▶ _Set exercise_
All material below is to be reproduced exactly.
──────── Recorded data
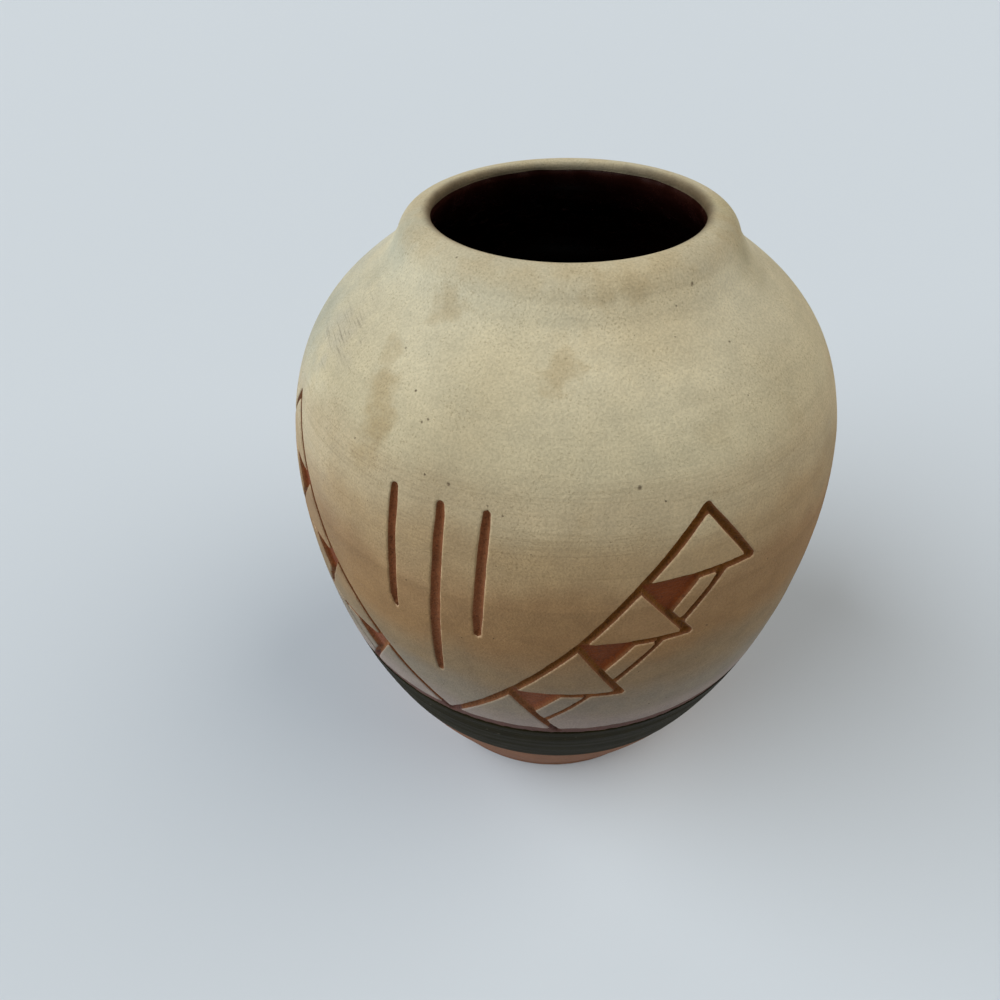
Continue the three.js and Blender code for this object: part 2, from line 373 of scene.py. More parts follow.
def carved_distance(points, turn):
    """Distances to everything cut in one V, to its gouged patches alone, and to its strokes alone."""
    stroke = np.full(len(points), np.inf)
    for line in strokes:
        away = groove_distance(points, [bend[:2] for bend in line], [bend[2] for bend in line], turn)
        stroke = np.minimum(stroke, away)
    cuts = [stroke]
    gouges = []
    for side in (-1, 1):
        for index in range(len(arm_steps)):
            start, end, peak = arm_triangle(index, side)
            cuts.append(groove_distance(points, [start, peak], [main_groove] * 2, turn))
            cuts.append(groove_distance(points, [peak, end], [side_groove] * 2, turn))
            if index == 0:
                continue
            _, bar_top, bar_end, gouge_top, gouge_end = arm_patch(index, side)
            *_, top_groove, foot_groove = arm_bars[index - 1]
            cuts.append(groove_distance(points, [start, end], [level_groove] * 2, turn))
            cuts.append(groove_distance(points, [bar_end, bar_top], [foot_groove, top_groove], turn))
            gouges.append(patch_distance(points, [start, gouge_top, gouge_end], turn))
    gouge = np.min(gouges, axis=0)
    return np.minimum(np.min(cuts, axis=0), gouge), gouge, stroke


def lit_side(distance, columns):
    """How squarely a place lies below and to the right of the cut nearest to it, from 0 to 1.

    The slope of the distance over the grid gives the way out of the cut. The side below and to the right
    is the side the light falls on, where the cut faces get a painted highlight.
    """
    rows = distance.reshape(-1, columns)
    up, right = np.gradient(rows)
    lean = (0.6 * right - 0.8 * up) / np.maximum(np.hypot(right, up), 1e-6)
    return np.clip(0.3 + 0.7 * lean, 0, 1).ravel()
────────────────
▶ _Result of this task_
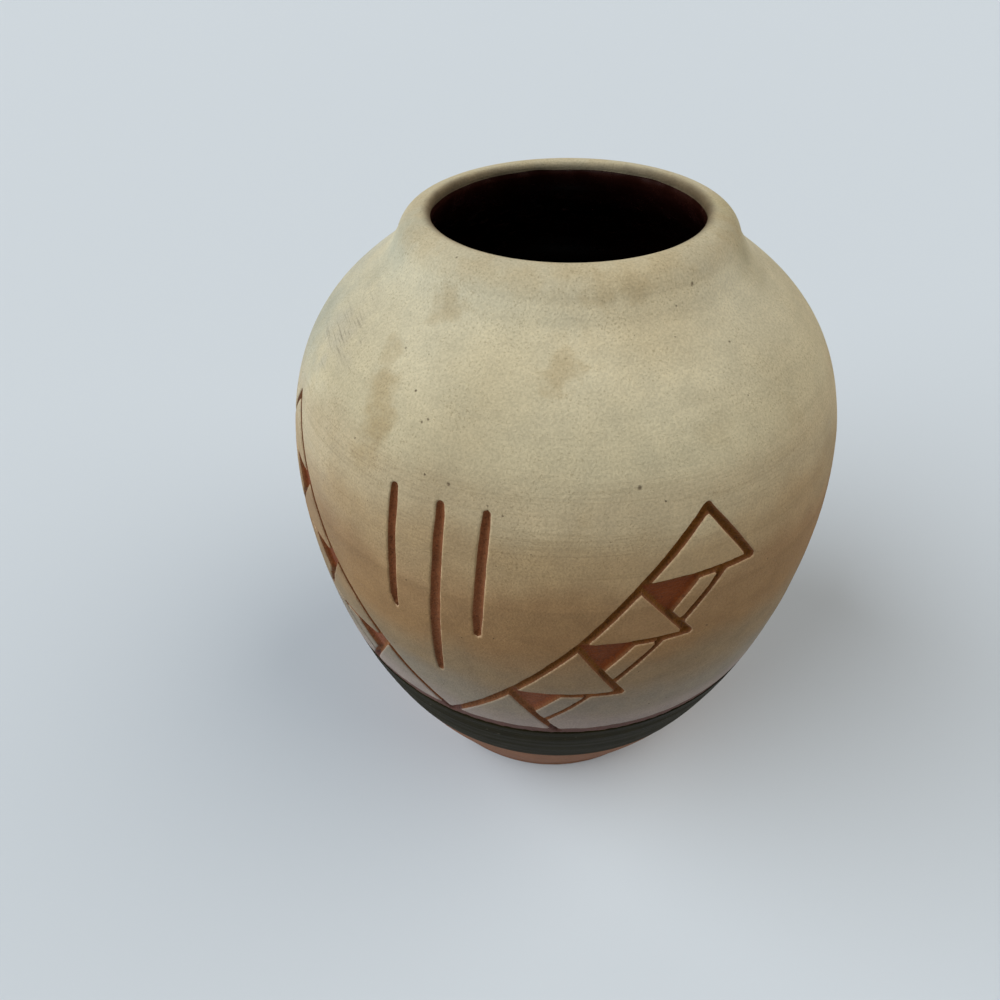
Continue the three.js and Blender code for this object: part 2, from line 373 of scene.py. More parts follow.
def carved_distance(points, turn):
    """Distances to everything cut in one V, to its gouged patches alone, and to its strokes alone."""
    stroke = np.full(len(points), np.inf)
    for line in strokes:
        away = groove_distance(points, [bend[:2] for bend in line], [bend[2] for bend in line], turn)
        stroke = np.minimum(stroke, away)
    cuts = [stroke]
    gouges = []
    for side in (-1, 1):
        for index in range(len(arm_steps)):
            start, end, peak = arm_triangle(index, side)
            cuts.append(groove_distance(points, [start, peak], [main_groove] * 2, turn))
            cuts.append(groove_distance(points, [peak, end], [side_groove] * 2, turn))
            if index == 0:
                continue
            _, bar_top, bar_end, gouge_top, gouge_end = arm_patch(index, side)
            *_, top_groove, foot_groove = arm_bars[index - 1]
            cuts.append(groove_distance(points, [start, end], [level_groove] * 2, turn))
            cuts.append(groove_distance(points, [bar_end, bar_top], [foot_groove, top_groove], turn))
            gouges.append(patch_distance(points, [start, gouge_top, gouge_end], turn))
    gouge = np.min(gouges, axis=0)
    return np.minimum(np.min(cuts, axis=0), gouge), gouge, stroke


def lit_side(distance, columns):
    """How squarely a place lies below and to the right of the cut nearest to it, from 0 to 1.

    The slope of the distance over the grid gives the way out of the cut. The side below and to the right
    is the side the light falls on, where the cut faces get a painted highlight.
    """
    rows = distance.reshape(-1, columns)
    up, right = np.gradient(rows)
    lean = (0.6 * right - 0.8 * up) / np.maximum(np.hypot(right, up), 1e-6)
    return np.clip(0.3 + 0.7 * lean, 0, 1).ravel()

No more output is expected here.